What you will do
Pull every line that holds the word "Write" from the entries.

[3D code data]
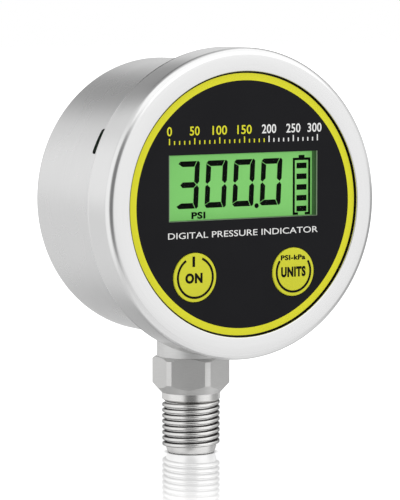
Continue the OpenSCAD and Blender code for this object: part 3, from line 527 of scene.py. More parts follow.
# Name, darker and lighter colour, roughness, pits to the metre, bump, metal, gloss
MOTTLED = (
    ("fixing_steel", (0.5, 0.5, 0.47), (0.68, 0.67, 0.62), (0.25, 0.4), 2500, 0.2, 1.0),
    ("black_rubber", (0.018, 0.018, 0.018), (0.035, 0.035, 0.035), (0.6, 0.8), 3000, 0.3),
    ("panel_plastic", (0.02, 0.02, 0.022), (0.035, 0.035, 0.038), (0.45, 0.6), 3500, 0.25),
    ("face_black", (0.0095, 0.0095, 0.011), (0.0135, 0.0135, 0.015), (0.42, 0.5), 5000, 0.12, 0.0, 0.05),
    ("yellow_print", (0.70, 0.68, 0.025), (0.76, 0.74, 0.04), (0.38, 0.48), 5000, 0.08, 0.0, 0.1),
    ("white_print", (0.78, 0.78, 0.77), (0.86, 0.86, 0.85), (0.4, 0.5), 5000, 0.08, 0.0, 0.1),
    ("key_yellow", (0.60, 0.60, 0.030), (0.67, 0.67, 0.042), (0.36, 0.46), 4000, 0.1, 0.0, 0.15),
    ("black_print", (0.003, 0.003, 0.003), (0.007, 0.007, 0.007), (0.4, 0.5), 5000, 0.08, 0.0, 0.05),
    ("switch_cover", (0.42, 0.42, 0.4), (0.6, 0.6, 0.57), (0.3, 0.45), 2500, 0.2, 1.0),
    ("display_black", (0.001, 0.002, 0.001), (0.003, 0.005, 0.003), (0.4, 0.5), 6000, 0.05, 0.0, 0.03),
    ("contact_rubber", (0.06, 0.06, 0.07), (0.11, 0.11, 0.12), (0.6, 0.8), 3000, 0.3),
    ("clear_guide", (0.5, 0.72, 0.42), (0.62, 0.8, 0.55), (0.1, 0.2), 900, 0.05),
    ("white_film", (0.78, 0.79, 0.77), (0.86, 0.87, 0.85), (0.5, 0.6), 3000, 0.1),
    ("led_plastic", (0.5, 0.8, 0.3), (0.65, 0.9, 0.45), (0.15, 0.25), 2000, 0.1),
    ("board_green", (0.01, 0.10, 0.035), (0.02, 0.16, 0.06), (0.25, 0.4), 1200, 0.3),
    ("chip_plastic", (0.02, 0.02, 0.02), (0.04, 0.04, 0.04), (0.5, 0.65), 4000, 0.3),
    ("cell_wrap", (0.03, 0.10, 0.28), (0.05, 0.14, 0.36), (0.25, 0.35), 1500, 0.06, 0.3),
    ("contact_metal", (0.55, 0.5, 0.36), (0.74, 0.69, 0.52), (0.22, 0.36), 2500, 0.15, 1.0),
    ("sensor_steel", (0.6, 0.6, 0.6), (0.75, 0.75, 0.75), (0.2, 0.32), 2500, 0.12, 1.0),
    ("ring_brass", (0.55, 0.38, 0.12), (0.75, 0.56, 0.22), (0.22, 0.35), 2500, 0.15, 1.0),
    ("ribbon_film", (0.38, 0.17, 0.02), (0.5, 0.25, 0.04), (0.2, 0.3), 1500, 0.08),
    ("socket_plastic", (0.62, 0.58, 0.46), (0.72, 0.68, 0.56), (0.35, 0.5), 3000, 0.15),
    # Painted highlight on the window's edge
    ("pane_edge_highlight", (0.17, 0.25, 0.15), (0.24, 0.33, 0.21), (0.15, 0.25), 2500, 0.1, 0.0, 0.2),
)

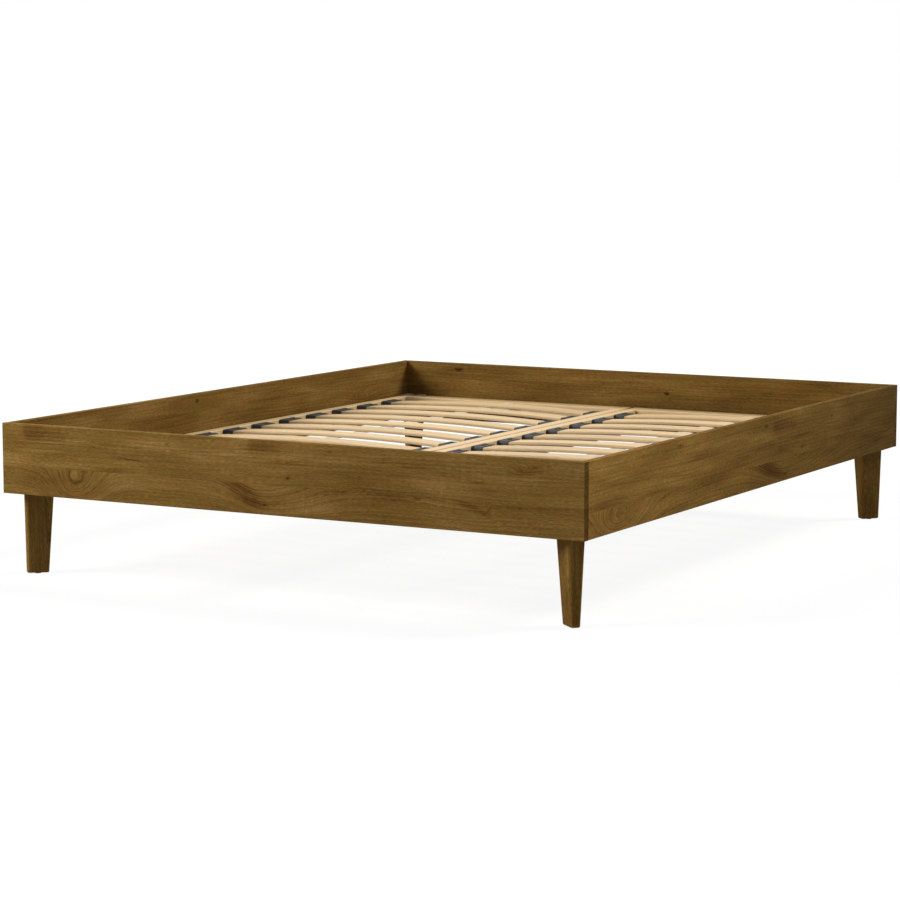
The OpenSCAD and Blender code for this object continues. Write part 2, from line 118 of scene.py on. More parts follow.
class OakFinish(bpy.types.PropertyGroup):
    shadow: chip("Darkest grain", "Dark pores and knots", 58, 39, 17)
    deep: chip("Dark grain", "Late wood and dark streaks", 92, 67, 31)
    body: chip("Body", "Main tone of the oiled oak", 116, 88, 42)
    pale: chip("Light grain", "Light streaks and worn edges", 148, 117, 70)
    red: chip("Warm tint", "Body tone where the wood is redder, as round the knots", 118, 87, 42)
    olive: chip("Green tint", "Body tone where the wood is greener", 114, 89, 42)
    ring_width: length("Ring width", "Distance between two growth rings", 0.0095)
    roughness: share("Roughness", "Roughness of the oiled face", 0.6)
    sheen: share("Sheen", "Specular level of the oiled face", 0.006)
    edge_radius: length("Edge wear", "Width of the paler band along the edges", 0.0025)


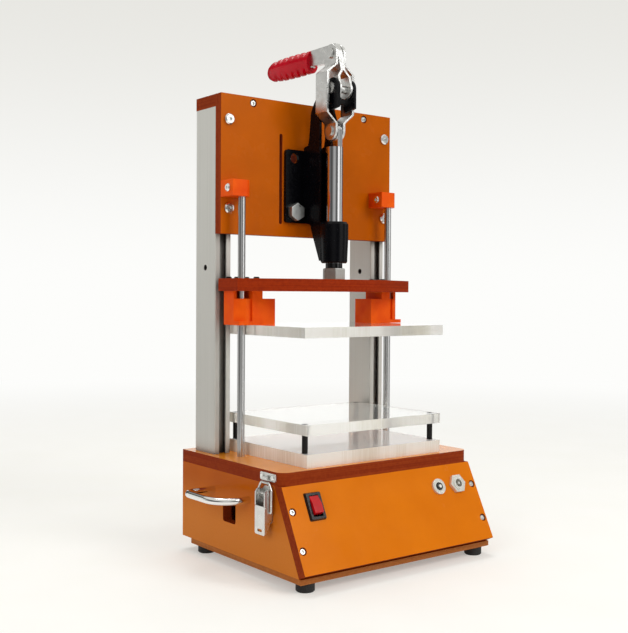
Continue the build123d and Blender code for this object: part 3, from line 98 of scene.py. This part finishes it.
class Nodes:
    """Shader nodes being put together in one tree."""

    def __init__(self, tree):
        self.tree = tree

    def add(self, kind, **settings):
        node = self.tree.nodes.new(kind)
        for name, value in settings.items():
            setattr(node, name, value)
        return node

    def link(self, source, target):
        """Joins an output to a socket, or sets the socket to a plain value."""
        if isinstance(source, (int, float, tuple)):
            target.default_value = source
        else:
            self.tree.links.new(source, target)

    def math(self, operation, first, second=0.0):
        node = self.add("ShaderNodeMath", operation=operation)
        self.link(first, node.inputs[0])
        self.link(second, node.inputs[1])
        return node.outputs[0]

    def dot(self, vector, direction):
        node = self.add("ShaderNodeVectorMath", operation="DOT_PRODUCT")
        node.inputs[1].default_value = direction
        self.link(vector, node.inputs[0])
        return node.outputs["Value"]

    def length(self, vector):
        node = self.add("ShaderNodeVectorMath", operation="LENGTH")
        self.link(vector, node.inputs[0])
        return node.outputs["Value"]

    def span(self, source, low, high, start=0.0, end=1.0, smooth=False):
        """A value moved from the range start to end into the range low to high, and held there."""
        node = self.add("ShaderNodeMapRange", interpolation_type="SMOOTHSTEP" if smooth else "LINEAR")
        for name, value in (("From Min", start), ("From Max", end), ("To Min", low), ("To Max", high)):
            node.inputs[name].default_value = value
        self.link(source, node.inputs["Value"])
        return node.outputs["Result"]

    def share(self, source, start, end, smooth=False):
        """0 before a value reaches the start, 1 past the end."""
        return self.span(source, 0.0, 1.0, start, end, smooth)

    def mix(self, factor, first, second):
        """Two colours mixed."""
        node = self.add("ShaderNodeMix", data_type="RGBA")
        for value, socket in ((factor, node.inputs[0]), (first, node.inputs[6]), (second, node.inputs[7])):
            self.link(value, socket)
        return node.outputs[2]

    def blend(self, factor, first, second):
        """Two plain numbers mixed."""
        node = self.add("ShaderNodeMix", data_type="FLOAT")
        for value, socket in ((factor, node.inputs[0]), (first, node.inputs[2]), (second, node.inputs[3])):
            self.link(value, socket)
        return node.outputs[0]

    def mix_shaders(self, factor, first, second):
        node = self.add("ShaderNodeMixShader")
        for source, socket in zip((factor, first, second), node.inputs):
            self.link(source, socket)
        return node.outputs[0]

    def glow(self, color, strength):
        node = self.add("ShaderNodeEmission")
        node.inputs["Color"].default_value = color
        self.link(strength, node.inputs["Strength"])
        return node.outputs[0]

    def ramp(self, source, stops):
        node = self.add("ShaderNodeValToRGB")
        elements = node.color_ramp.elements
        while len(elements) < len(stops):
            elements.new(0.5)
        for element, (position, color) in zip(elements, stops):
            element.position = position
            element.color = color
        self.link(source, node.inputs["Fac"])
        return node.outputs["Color"]

    def angle_round(self, direction):
        """How far a direction is turned from the camera's side, in radians."""
        toward = tuple(-part for part in ahead)
        return self.math("ARCTAN2", self.dot(direction, rightward), self.dot(direction, toward))

    def walls(self, direction):
        """The studio's brightness in a direction."""
        stops = [((180 + angle) / 360, (level, level, level, 1.0)) for angle, level in wall_levels]
        return self.ramp(self.share(self.angle_round(direction), -pi, pi), stops)

    def backdrop_seen(self):
        """1 for the rays that should meet the pale background: seen, mirrored or through glass."""
        path = self.add("ShaderNodeLightPath")
        seen = self.math("MAXIMUM", path.outputs["Is Camera Ray"], path.outputs["Is Glossy Ray"])
        return self.math("MAXIMUM", seen, path.outputs["Is Transmission Ray"])


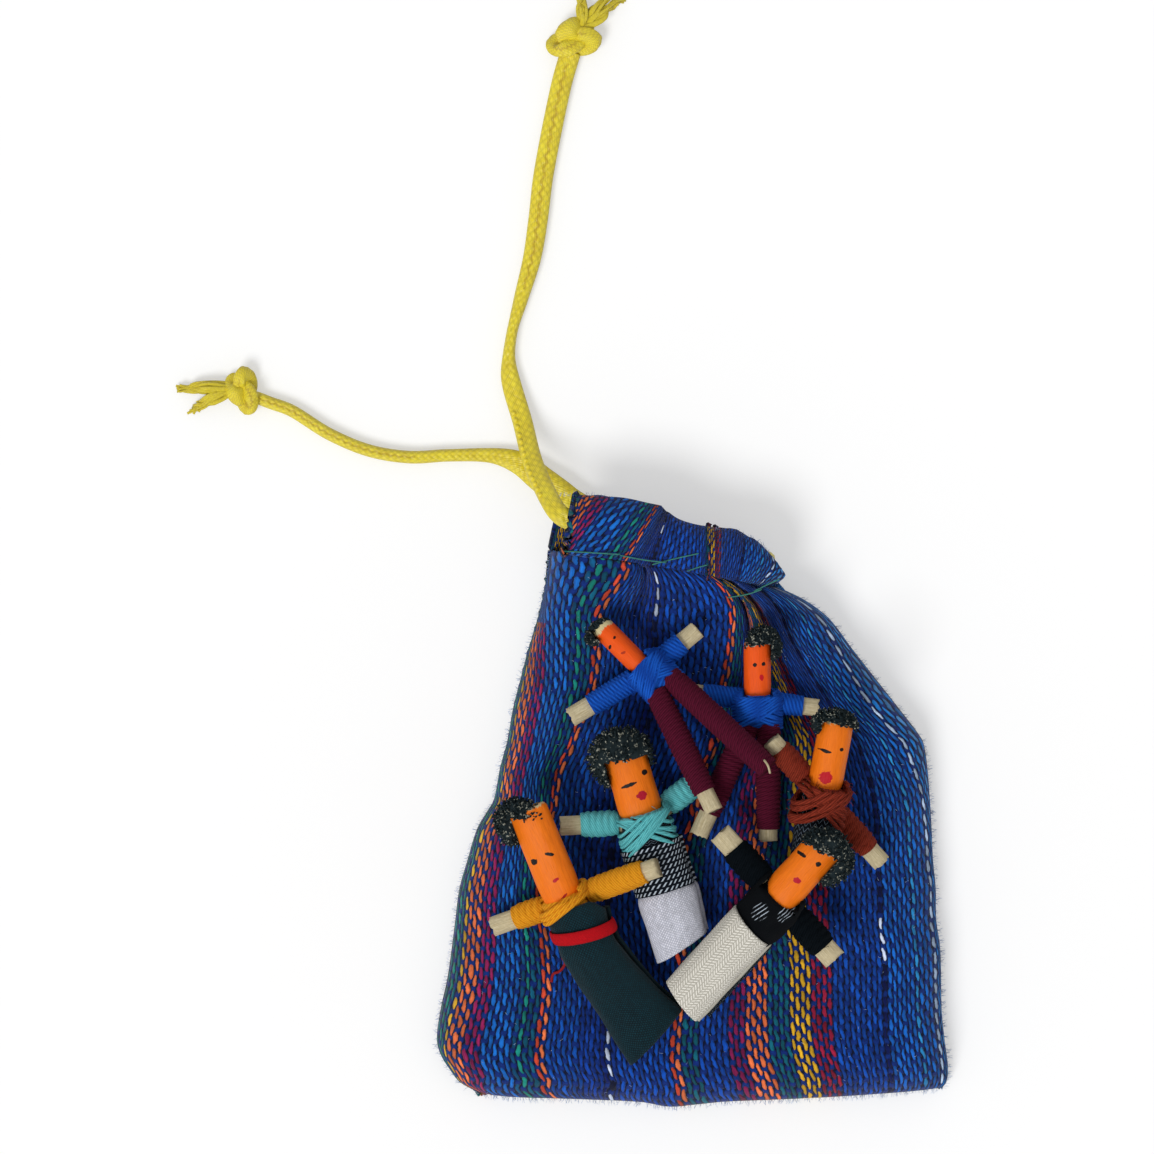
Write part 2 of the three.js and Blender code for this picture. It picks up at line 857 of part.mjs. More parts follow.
function hair(doll) {
  const half = doll.headWidth / 2;
  const blob = new THREE.SphereGeometry(1, 12, 8);
  const high = (doll.hairUp + doll.hairDown) / 2;
  blob.scale(half + doll.hairSide, high, doll.headThickness / 2 + doll.hairSide);
  blob.translate(doll.hairShift, doll.headTop + doll.hairUp - high, doll.headThickness / 2 - layGap);
  const openFront = faceWindow(doll, -overrun, doll.headTop - doll.hairLine);
  return cut(blob, headStick(doll, layGap), openFront);
}

// Turns what was built up the y axis so that it points along an arm.
function toArm(geometry, side, raised) {
  geometry.rotateZ(side * (raised - Math.PI / 2));
  geometry.translate(0, 0, armZ);
  return geometry;
}

function armStick(doll, side, spare) {
  const { width, left, right, leftRaised, rightRaised, split } = doll.arms;
  const length = side < 0 ? left : right;
  const start = split ? armStart : -left;
  const halfWidth = width / 2 + spare;
  const halfThickness = stickThickness / 2 + spare;
  const stick = loft([
    oval(start - spare, halfWidth, halfThickness, 10),
    oval(length + spare, halfWidth, halfThickness, 10),
  ]);
  return toArm(stick, side, side < 0 ? leftRaised : rightRaised);
}

function armSticks(doll, spare) {
  const right = armStick(doll, 1, spare);
  return doll.arms.split ? [armStick(doll, -1, spare), right] : [right];
}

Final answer
The OpenSCAD and Blender code for this object continues. Write part 2, from line 118 of scene.py on. More parts follow.
Write part 2 of the three.js and Blender code for this picture. It picks up at line 857 of part.mjs. More parts follow.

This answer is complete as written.